We’ve had the little teaser of a crit race around a park on the edge of Adelaide’s CBD, which Andre Greipel emphatically dominated, we’ve had head knocks and called cops for GreenEDGE riders.  It’s sad to see GreenEDGE already having to deal with negative press, but that seems to be the Australian way: tall poppies beware.  Now we get past the rubbish and see some proper bike racing!
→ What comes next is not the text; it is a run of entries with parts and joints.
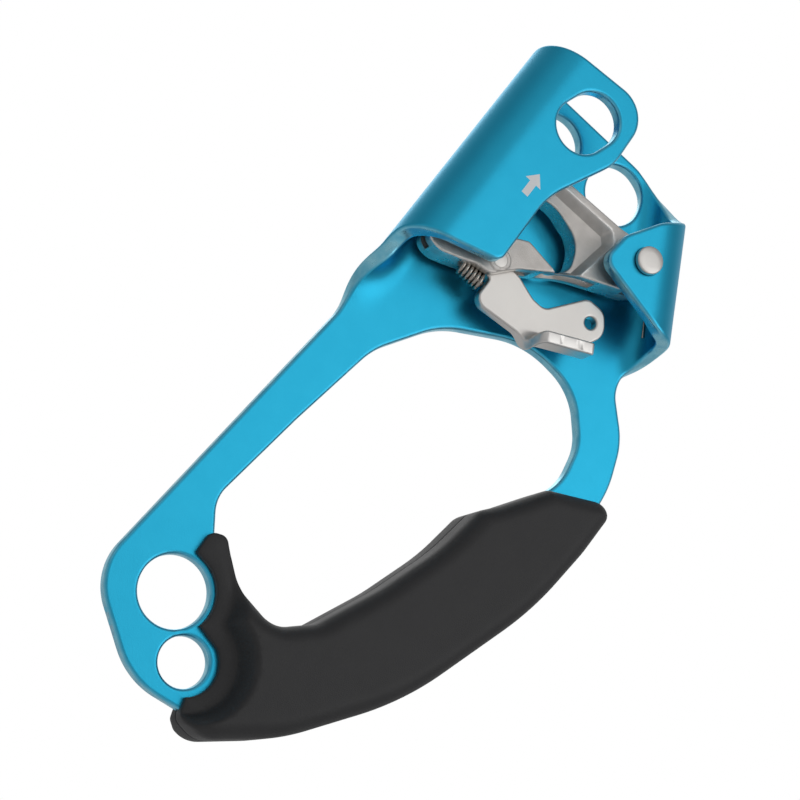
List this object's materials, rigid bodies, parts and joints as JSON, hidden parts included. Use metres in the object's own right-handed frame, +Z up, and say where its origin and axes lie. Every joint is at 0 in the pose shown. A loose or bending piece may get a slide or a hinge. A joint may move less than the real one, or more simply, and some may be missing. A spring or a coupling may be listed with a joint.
{
  "type": "handled rope ascender",
  "caption": "Handled rope clamp: folded metal frame with a rope channel, a toothed sprung cam with a safety trigger, and a rubber hand grip.",
  "frame": {"origin": "on the axis of the rope channel, level with the cam's pivot", "axes": "+Z up the rope, +Y from the open front to the back plate, +X from the rope channel towards the cam's pivot"},
  "size_m": [0.0931, 0.0331, 0.196],
  "materials": {
    "anodised": "satin blue anodised, polished edges",
    "grip_rubber": "fine matt moulded",
    "cast_steel": "blasted casting with rubbed edges",
    "polished_steel": "tumbled smooth",
    "spring_steel": "drawn wire",
    "brass": "turned"
  },
  "bodies": {
    "chassis": {"frame": "anodised", "grip_front_shell": "grip_rubber", "grip_rear_shell": "grip_rubber", "grip_screw_1": "polished_steel", "grip_screw_2": "polished_steel", "grip_screw_3": "polished_steel", "grip_insert_1": "brass", "grip_insert_2": "brass", "grip_insert_3": "brass", "cam_rivet": "polished_steel", "cam_washer_front": "polished_steel", "cam_washer_rear": "polished_steel", "cam_spring": "spring_steel"},
    "cam_body": {"cam": "cast_steel", "cam_bushing": "spring_steel", "trigger_pin": "polished_steel", "trigger_spring": "spring_steel"},
    "trigger_body": {"trigger": "polished_steel", "spring_guide": "polished_steel"}
  },
  "joints": [
    {"name": "cam_pivot", "type": "hinge", "parent": "chassis", "child": "cam_body", "pos_m": [0.0434, 0, 0], "axis": [0, -1, 0], "range_deg": [0, 55], "stiffness_Nm_per_rad": 0.03, "springref_deg": -68.75, "deforming": ["cam_spring"]},
    {"name": "trigger_pivot", "type": "hinge", "parent": "cam_body", "child": "trigger_body", "pos_m": [0.0142, 0, -0.0248], "axis": [0, 1, 0], "range_deg": [0, 22], "stiffness_Nm_per_rad": 0.01, "springref_deg": -28.65, "deforming": ["trigger_spring"]}
  ],
  "couplings": [
    {"joint": "trigger_pivot", "follows": "cam_pivot", "ratio": 0.4}
  ]
}
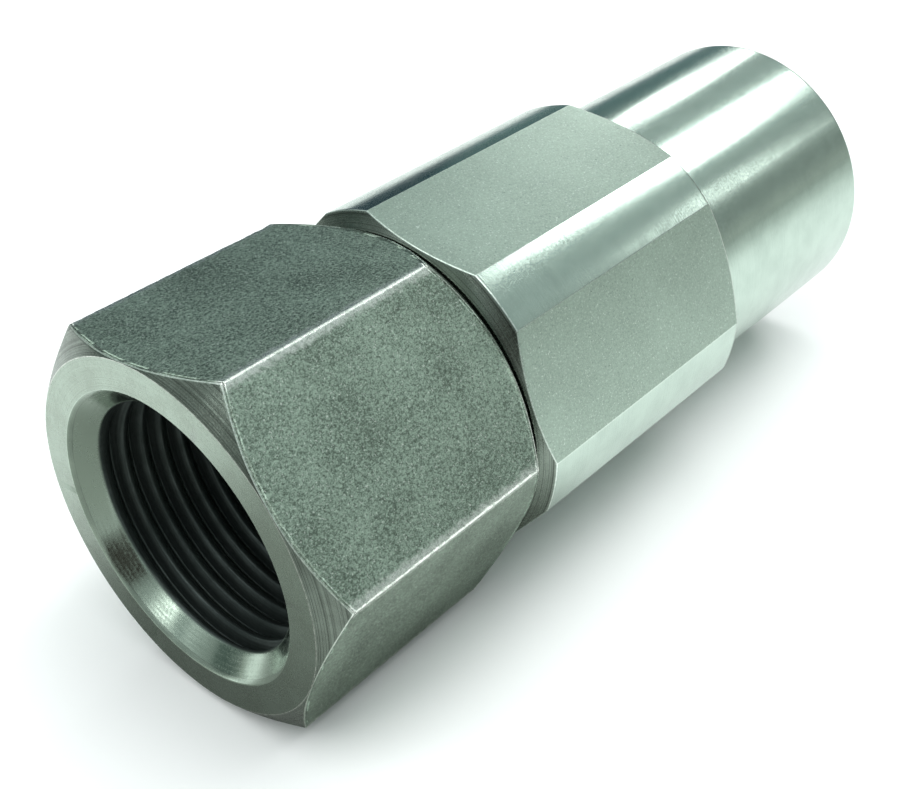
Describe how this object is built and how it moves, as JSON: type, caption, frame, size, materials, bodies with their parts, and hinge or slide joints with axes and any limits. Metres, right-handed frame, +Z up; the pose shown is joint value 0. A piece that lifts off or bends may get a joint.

Stage One is going to be a bunch sprint. 

Gossy wins a TDU bunchy

It’s a hot day in Radelaide (37 degrees), and the profile looks bumpy, but this won’t be enough to trouble anyone.  An unthreatening break will be allowed to head up the road, the teams with sprinters will control things, and on the faintly downhill final 3km, the lads will be travelling at warp speed with leadout trains going head to head for the first time.  Andre Greipel is probably the fastest sprinter in the world in situations where it isn’t too technical coming into the (preferably) flat or faintly downhill finale, and so it’s hard to see him losing today.  That said, Gossy for GreenEDGE, Renshaw for Rabobank, Petacchi for Lampre & Eddie the Boss for SKY will all be doing their best to knock the big Gorilla off. 

My pick: Greipel from Goss, with Renshaw 3rd.